To encourage investment in developing domestic shale gas, Pakistan has approved a new exploration policy with improved incentives as compared with its 2009 policy.

Pakistan Petroleum is now inviting fresh bids to auction licenses to explore and develop several blocks in Dera Ismail Khan (KPK), Badin (Sind), Naushero Firoz (Sind) and Jungshahi (Sind).

No dubt that shale does burn much cleaner than coal and oil, the process of extraction of shale gas in Pakistan, or anywhere else, is not without risks, particularly risks to the environment.

In the United States, there have been several reports of ground water contamination from chemicals used to fracture rocks, as well as high levels of methane in water wells. In the lack of stringent regulations and careful supervision, such contamination of ground water could spell catastrophic for human beings and agriculture.

In the context of Pakistan's reliance greatly on natural gas for energy and the raw material that is required for some industrial process for industries such as fertilizer, fiber and plastics, it is vital to follow up on shale gas fields development under fairly stringent environmental rules to reduce risks to the ground water resources.

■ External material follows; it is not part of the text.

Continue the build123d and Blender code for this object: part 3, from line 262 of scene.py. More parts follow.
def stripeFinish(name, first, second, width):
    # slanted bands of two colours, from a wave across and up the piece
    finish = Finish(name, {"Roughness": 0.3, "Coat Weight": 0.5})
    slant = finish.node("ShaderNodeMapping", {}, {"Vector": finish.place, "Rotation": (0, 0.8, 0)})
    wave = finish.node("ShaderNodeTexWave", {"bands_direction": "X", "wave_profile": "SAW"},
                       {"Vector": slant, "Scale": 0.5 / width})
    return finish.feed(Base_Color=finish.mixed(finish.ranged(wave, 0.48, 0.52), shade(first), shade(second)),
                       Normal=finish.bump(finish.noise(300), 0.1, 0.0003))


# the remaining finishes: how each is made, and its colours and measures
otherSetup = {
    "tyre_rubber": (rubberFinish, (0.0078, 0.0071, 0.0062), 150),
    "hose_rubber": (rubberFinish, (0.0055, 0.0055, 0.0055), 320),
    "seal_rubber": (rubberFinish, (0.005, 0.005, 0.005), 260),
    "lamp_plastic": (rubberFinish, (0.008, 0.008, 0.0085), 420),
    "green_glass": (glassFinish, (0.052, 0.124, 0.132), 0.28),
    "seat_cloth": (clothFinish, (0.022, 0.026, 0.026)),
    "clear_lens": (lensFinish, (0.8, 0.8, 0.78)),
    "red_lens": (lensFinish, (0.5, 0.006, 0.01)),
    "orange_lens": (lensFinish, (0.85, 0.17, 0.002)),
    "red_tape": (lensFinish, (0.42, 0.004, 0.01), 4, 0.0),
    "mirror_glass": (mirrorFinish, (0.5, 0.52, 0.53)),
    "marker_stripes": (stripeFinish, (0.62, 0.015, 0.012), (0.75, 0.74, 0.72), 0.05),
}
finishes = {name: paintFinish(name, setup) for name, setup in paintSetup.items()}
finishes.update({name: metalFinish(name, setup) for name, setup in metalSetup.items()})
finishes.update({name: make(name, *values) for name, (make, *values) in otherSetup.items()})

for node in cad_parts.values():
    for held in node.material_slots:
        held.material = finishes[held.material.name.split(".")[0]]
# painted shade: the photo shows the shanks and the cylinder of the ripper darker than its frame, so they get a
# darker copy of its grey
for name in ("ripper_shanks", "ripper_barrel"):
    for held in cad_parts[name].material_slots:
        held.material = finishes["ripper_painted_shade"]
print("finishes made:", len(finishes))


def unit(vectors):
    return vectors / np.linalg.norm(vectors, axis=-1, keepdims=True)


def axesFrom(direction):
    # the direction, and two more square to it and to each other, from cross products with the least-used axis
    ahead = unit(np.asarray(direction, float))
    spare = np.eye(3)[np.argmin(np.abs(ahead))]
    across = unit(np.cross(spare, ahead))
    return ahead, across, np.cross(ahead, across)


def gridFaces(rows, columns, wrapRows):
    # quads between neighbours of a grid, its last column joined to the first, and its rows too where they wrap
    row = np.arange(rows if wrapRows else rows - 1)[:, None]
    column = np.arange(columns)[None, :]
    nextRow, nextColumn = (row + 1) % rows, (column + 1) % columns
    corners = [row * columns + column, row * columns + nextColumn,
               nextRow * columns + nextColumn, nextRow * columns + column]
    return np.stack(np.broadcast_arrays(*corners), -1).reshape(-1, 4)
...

Government in this critical hour of energy crisis has been urged to explore untapped shale gas reserves. The business community says that there are ample untapped reserves of shale gas particularly available in Sindh and other parts of the country, which should be explored to end the existing energy crisis.

All stakeholders of the pertained areas may be invited to sit together and put an end to the uncertain situation prevailing for the industry, which need an encouragement by addressing energy needs.

The payments for oil import bill is the major factor that has put pressure on weak economy as oil imports constitute about 40 percent of Pakistan's total import bill that is resulting in a huge trade deficit.

With over 50 trillion cubic feet of known shale gas reserves in Sindh alone, Pakistanis can also enjoy the benefits of cheap and abundant source of energy for decades via the shale gas revolution already over in America. Cheap domestic gas can start flowing from Pakistani shale in a couple of years

Pakistan can make an agreement with US (and American pioneers of shale gas like George Mitchell's Devon Energy) to invest and execute on an accelerated schedule. In this context cheap domestic gas can start flowing from Pakistani shale in a couple of years.

Pakistan will tremendously reduce its dependence on foreign sources and save a lot of foreign exchange spent on hydrocarbon imports.

Gas burns a lot cleaner than coal which is also an option given vast amount of it in Thar Desert. World Bank and other International financial institutions are more comfortable to financing shale gas development than coal.

Abundant and cheap domestic gas supplies can help reduce electricity load-shedding which is caused mainly by under-utilization of installed generating capacity for lack of affordable fuel. Thus shale gas can bring a revolution for abundant and Cheap Energy in Pakistan.